Okay guys here's the scoop. Worked with a duck bumper yesterday and a goose bumper he did well. Moved to a dead goose that was shot over the weekend and he went out and smelled then licked it and began to grab it at the neck as if trying to pull it. When the feathers started to come out, he he kept getting mouth full's and attempted to drag it. But would not pick it up. So I held it and put in his his mouthy and instructed him to hold and began walking him while assisting. We walked about 10' and he sat and wehen I let go from assisting him he gradually dropped it to the ground. Was I right in doing what I did or am I trying to progress to quickly. Open for suggestions, this is his 2nd. year hunting and is very obediant but wants nothing to do with picking up a goose.


----------



## Chaws (Oct 12, 2007)

Ok, you've taught the dog to hold the goose. Continue to teach that while the dog is sitting and once that's doing well for a period of time, continue to walking hold of the goose. Then start the force fetch process of pinching the ear and commanding fetch just like during the original force fetch process. Start with it in your hand and pinch to it and work your way to the ground.

If the dog is truly forced, you should be able to ear pinch or force the dog directly to the goose on the ground after teaching the hold of the goose. I have a feeling this dog hasn't been force though or forced very well.


----------



## ChocolateMuse (Jan 19, 2010)

My thoughts are the same as the trainer who had him I don't think put alot of pressure on him and he was well aware that I mostly Goose hunted and Pheasant hunted occassionally. But after yesterday I had the same feeling that I was going to have to go through the entire process again myslf. How disheartening when I truly wanted him to do well this season. As he will be 4 in Sept.


----------



## ChocolateMuse (Jan 19, 2010)

Ok Chaws, holding goose well but I am putting in his mouth and instructing to hold and he does. Did this yesterday about 3-5 times and even walked about 10 ' without any assistance holding. This goose is heavy, didn't take breast out and is frozen hard so I pulled the wings out so he could get a hold of. Am I doing the right thing ? What do you think of continuing to hunt him while doing this ? Please advise, don't want to hurt my progress.


----------



## Chaws (Oct 12, 2007)

Sure, sounds good. If he drops it are you ear pinching and commanding fetch? If he really isn't force fetched and refuses you'll want to go through that whole training process then. He'll also get more comfortable retrieving larger birds with more experience.


----------



## ChocolateMuse (Jan 19, 2010)

Chaws,
Didn't hardly want to hold the goose today. And when he dropped it and I forced him to it, he just turned away.
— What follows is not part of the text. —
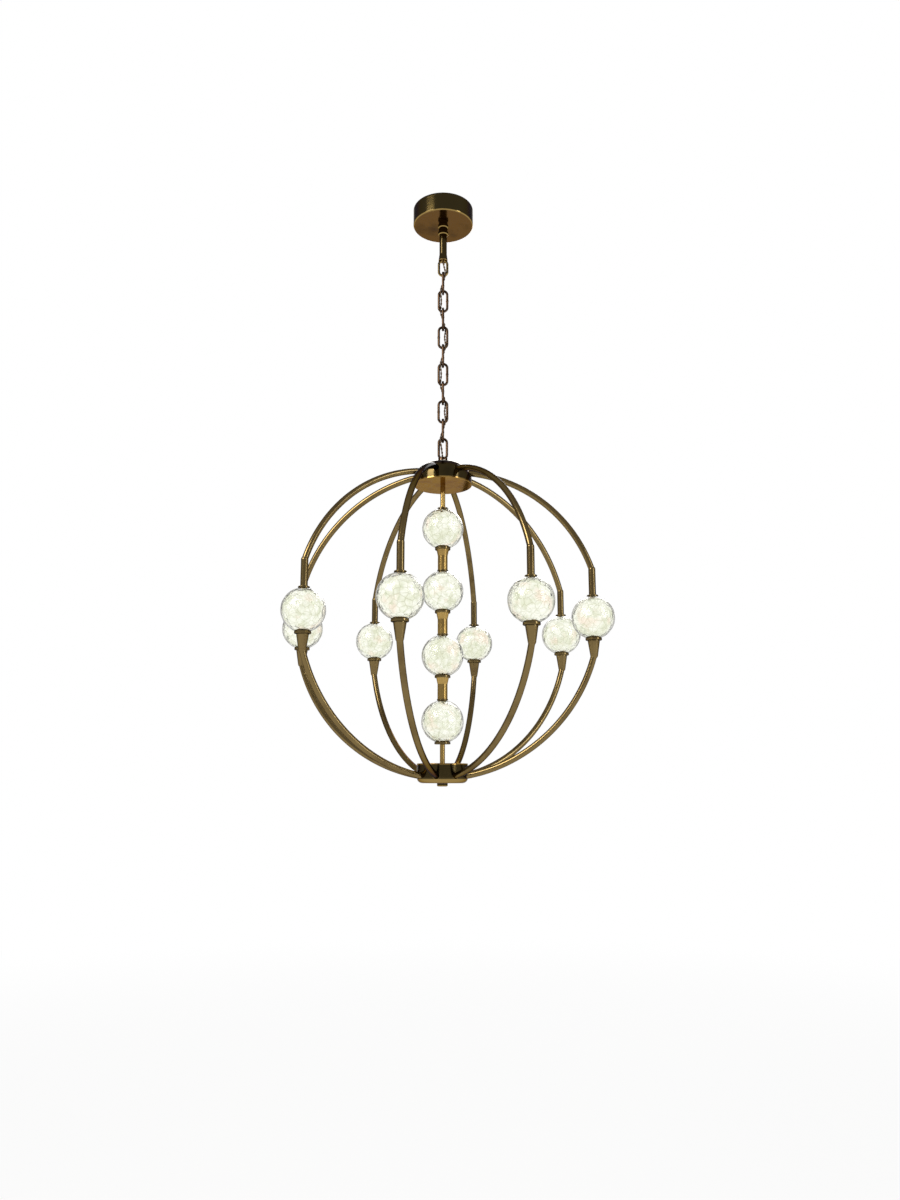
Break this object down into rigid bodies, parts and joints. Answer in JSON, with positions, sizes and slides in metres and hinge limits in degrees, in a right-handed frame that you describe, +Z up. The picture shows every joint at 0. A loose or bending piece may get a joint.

So I gave it a break for about 3 hours and I started with the goose bumper then a 3 lb. dumbell then to the frozen goose of which he held fine with some assistance and I walked him while giving assistance. It appeared he was having fun as the tail was wagging. My thoughts are that I am going to have to go through the entire process to get him pick it up. Although I pitched the goose out about 6 - 8 feet and gave him the command to fetch and he went out and attempted to pick it up and when he did and got a mouth full of feathers he continued to pull feathers out and once he got a hold he dragged it back. What's your thoughts ?


----------



## Chaws (Oct 12, 2007)

As expected, you're attempting to force a dog that hasn't been properly force broke. Either find a trainer to do it or get yourself a good training program such as Fowl Dogs or Evan Grahams "Smart Fetch."


----------



## ChocolateMuse (Jan 19, 2010)

Chaws,
I had him with a trainer last summer who has been training retrievers for 40 years but I didn't think he put enough pressure on him. So I have started over myself and gradually increasing the weight. Seems to be working fine. Will keep you posted and thanks for the info.I have ordered the Fowl Dogs 3 set DVD. Hope this helps me out. Will keep you posted.


----------



## Chaws (Oct 12, 2007)

ChocolateMuse said:


> Chaws,
> I had him with a trainer last summer who has been training retrievers for 40 years but I didn't think he put enough pressure on him. So I have started over myself and gradually increasing the weight. Seems to be working fine. Will keep you posted and thanks for the info.I have ordered the Fowl Dogs 3 set DVD. Hope this helps me out. Will keep you posted.


That should work good for you. I believe it's disk 1 that has the parts covering force fetch. Make sure when you're doing it you're understanding the dogs reactions to the pressure and why the dog is giving those reactions. A lot of people will go through the pinching and not understand those things to then realize they didn't put enough pressure on the dog and the dog was simply complying to the command but not pressure conditioned to the command.

If you know of anyone that has forced a few dogs, have them help you out as an outsider looking at the training process is very beneficial.


----------